## Data extract
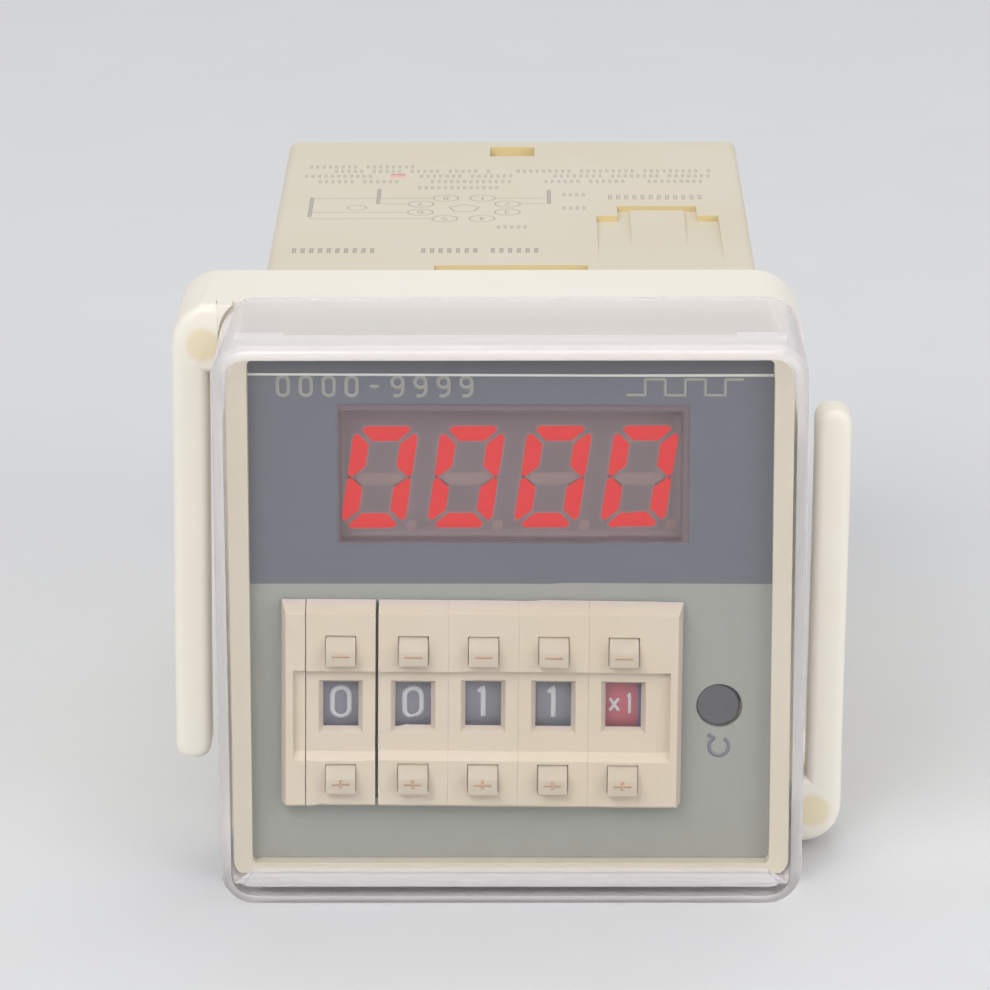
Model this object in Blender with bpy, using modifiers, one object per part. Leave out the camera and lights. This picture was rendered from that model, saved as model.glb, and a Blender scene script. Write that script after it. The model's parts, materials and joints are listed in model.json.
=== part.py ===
"""Panel counter: a 48 mm square plug-in preset counter with its clear cover and mounting bracket.

Lengths are metres. In the counter's own frame X runs to the right, Y runs into the panel and Z runs up,
with the front of the face plate at Y = 0 and the body's centre line along Y. An empty places that frame
so that the whole counter stands on Z = 0 with the middle of its footprint at X = Y = 0.
"""
import bpy
import bmesh
from math import cos, pi, radians, sin
from mathutils import Matrix, Vector

# %% Driving dimensions
FIT = 0.0003                 # gap between pieces that rest on each other
SIDE_FIT = 0.0002            # gap beside a piece that sits in a pocket or slides in a slot
JOINT_LINE = 0.00008         # gap between two thumbwheel units snapped together
FACET_ANGLE = 35             # degrees; edges sharper than this stay sharp

CASE_WALL = 0.0016
CASE_CORNER = 0.0015
CASE_END = 0.0797            # rear face of the case, measured from the face plate

FACE_THICK = 0.0008
FACE_CORNER = 0.0006

BEZEL_SIZE = 0.0480          # outside of the square bezel
BEZEL_CORNER = 0.0016
BEZEL_RIM = 0.0012           # width of the rim round the face plate
BEZEL_SKIRT = 0.0015         # wall round the front end of the case
BEZEL_RIM_PROUD = 0.0013     # how far the rim stands in front of the face plate
BEZEL_WEB = 0.0015           # wall behind the face plate
PANEL_SEAT = 0.0100          # rear face of the bezel, which lies on the panel
POST_RADIUS = 0.0015
POST_INSET = 0.0022          # from the case's inner wall to a post's centre

COVER_WALL = 0.0010
COVER_FRONT_WALL = 0.0015
COVER_STANDOFF = 0.0045      # air between the face plate and the cover's front wall
COVER_CORNER = 0.0030
COVER_EDGE = 0.0010          # fillet round the cover's front face
COVER_BUMP_INSET = 0.0040    # from the cover's side to the middle of a snap bump
COVER_BUMP_LENGTH = 0.0042
COVER_BUMP_RADIUS = 0.0016
COVER_BUMP_PROUD = 0.0003

WINDOW_SIDE = 0.0077         # face plate beside the display window
WINDOW_HEIGHT = 0.01234
WINDOW_X = 0.0002            # centre of the display window
ABOVE_WINDOW_SHARE = 0.128   # share of the face's spare height that lies above the window
BELOW_BLOCK_SHARE = 0.422    # and below the thumbwheel block
FILTER_THICK = 0.0014
FILTER_SINK = 0.0001         # the filter's front lies this far behind the face plate's
DISPLAY_LIP_SIDE = 0.0002    # the display is wider than its window by this much each side
DISPLAY_LIP_TOP = 0.00093    # and taller by this much above and below
DISPLAY_DEPTH = 0.0068
BETWEEN_OPENINGS = 0.0003    # least wall between the display's opening and the block's
BOARD_THICK = 0.0016

BLOCK_LEFT = 0.00284         # from the face plate's left edge to the thumbwheel block
BLOCK_RIGHT = 0.00784        # from the block to the right edge, with the reset button between
BLOCK_TILT = 0.55            # degrees; the block sits slightly turned, its right end lower
BLOCK_HEIGHT = 0.0185
BLOCK_PROUD = 0.0018         # front of the block ahead of the face plate
BLOCK_LEDGE = 0.0007         # the front overhangs the opening by this much, above and below
BLOCK_TOP_SLOPE = 0.0008     # height of the sloped top edge
BLOCK_EDGE = 0.0004          # chamfer of the block's outer side edges
UNIT_COUNT = 5
SLIT = 0.00022               # wider joint beside the first unit
END_WIDTH = 0.0021
END_POCKET = 0.00105         # how far the window band reaches into an end plate
UNIT_BEHIND_WHEEL = 0.0017   # from the wheel to the unit's rear face
UNIT_SIDE_WALL = 0.0007
UNIT_SKIN = 0.0005           # top, bottom and rear walls of a unit
BAND_BELOW_KEY = 0.0007      # the sunk band round the windows starts this far below the minus keys
BAND_ABOVE_KEY = 0.0010      # and ends this far above the plus keys
BAND_SLOPE = 0.0007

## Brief
Using the data above, repeat every line exactly.

## Finished answer
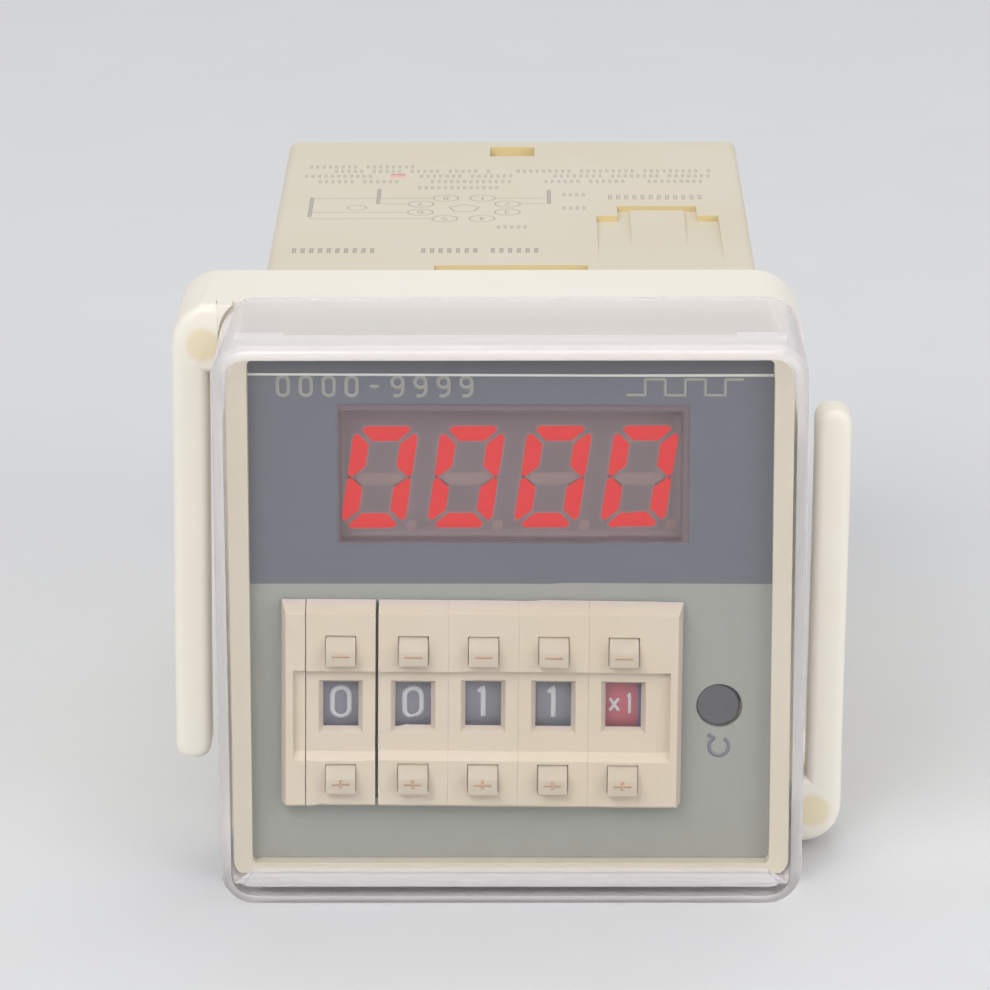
Model this object in Blender with bpy, using modifiers, one object per part. Leave out the camera and lights. This picture was rendered from that model, saved as model.glb, and a Blender scene script. Write that script after it. The model's parts, materials and joints are listed in model.json.
=== part.py ===
"""Panel counter: a 48 mm square plug-in preset counter with its clear cover and mounting bracket.

Lengths are metres. In the counter's own frame X runs to the right, Y runs into the panel and Z runs up,
with the front of the face plate at Y = 0 and the body's centre line along Y. An empty places that frame
so that the whole counter stands on Z = 0 with the middle of its footprint at X = Y = 0.
"""
import bpy
import bmesh
from math import cos, pi, radians, sin
from mathutils import Matrix, Vector

# %% Driving dimensions
FIT = 0.0003                 # gap between pieces that rest on each other
SIDE_FIT = 0.0002            # gap beside a piece that sits in a pocket or slides in a slot
JOINT_LINE = 0.00008         # gap between two thumbwheel units snapped together
FACET_ANGLE = 35             # degrees; edges sharper than this stay sharp

CASE_WALL = 0.0016
CASE_CORNER = 0.0015
CASE_END = 0.0797            # rear face of the case, measured from the face plate

FACE_THICK = 0.0008
FACE_CORNER = 0.0006

BEZEL_SIZE = 0.0480          # outside of the square bezel
BEZEL_CORNER = 0.0016
BEZEL_RIM = 0.0012           # width of the rim round the face plate
BEZEL_SKIRT = 0.0015         # wall round the front end of the case
BEZEL_RIM_PROUD = 0.0013     # how far the rim stands in front of the face plate
BEZEL_WEB = 0.0015           # wall behind the face plate
PANEL_SEAT = 0.0100          # rear face of the bezel, which lies on the panel
POST_RADIUS = 0.0015
POST_INSET = 0.0022          # from the case's inner wall to a post's centre

COVER_WALL = 0.0010
COVER_FRONT_WALL = 0.0015
COVER_STANDOFF = 0.0045      # air between the face plate and the cover's front wall
COVER_CORNER = 0.0030
COVER_EDGE = 0.0010          # fillet round the cover's front face
COVER_BUMP_INSET = 0.0040    # from the cover's side to the middle of a snap bump
COVER_BUMP_LENGTH = 0.0042
COVER_BUMP_RADIUS = 0.0016
COVER_BUMP_PROUD = 0.0003

WINDOW_SIDE = 0.0077         # face plate beside the display window
WINDOW_HEIGHT = 0.01234
WINDOW_X = 0.0002            # centre of the display window
ABOVE_WINDOW_SHARE = 0.128   # share of the face's spare height that lies above the window
BELOW_BLOCK_SHARE = 0.422    # and below the thumbwheel block
FILTER_THICK = 0.0014
FILTER_SINK = 0.0001         # the filter's front lies this far behind the face plate's
DISPLAY_LIP_SIDE = 0.0002    # the display is wider than its window by this much each side
DISPLAY_LIP_TOP = 0.00093    # and taller by this much above and below
DISPLAY_DEPTH = 0.0068
BETWEEN_OPENINGS = 0.0003    # least wall between the display's opening and the block's
BOARD_THICK = 0.0016

BLOCK_LEFT = 0.00284         # from the face plate's left edge to the thumbwheel block
BLOCK_RIGHT = 0.00784        # from the block to the right edge, with the reset button between
BLOCK_TILT = 0.55            # degrees; the block sits slightly turned, its right end lower
BLOCK_HEIGHT = 0.0185
BLOCK_PROUD = 0.0018         # front of the block ahead of the face plate
BLOCK_LEDGE = 0.0007         # the front overhangs the opening by this much, above and below
BLOCK_TOP_SLOPE = 0.0008     # height of the sloped top edge
BLOCK_EDGE = 0.0004          # chamfer of the block's outer side edges
UNIT_COUNT = 5
SLIT = 0.00022               # wider joint beside the first unit
END_WIDTH = 0.0021
END_POCKET = 0.00105         # how far the window band reaches into an end plate
UNIT_BEHIND_WHEEL = 0.0017   # from the wheel to the unit's rear face
UNIT_SIDE_WALL = 0.0007
UNIT_SKIN = 0.0005           # top, bottom and rear walls of a unit
BAND_BELOW_KEY = 0.0007      # the sunk band round the windows starts this far below the minus keys
BAND_ABOVE_KEY = 0.0010      # and ends this far above the plus keys
BAND_SLOPE = 0.0007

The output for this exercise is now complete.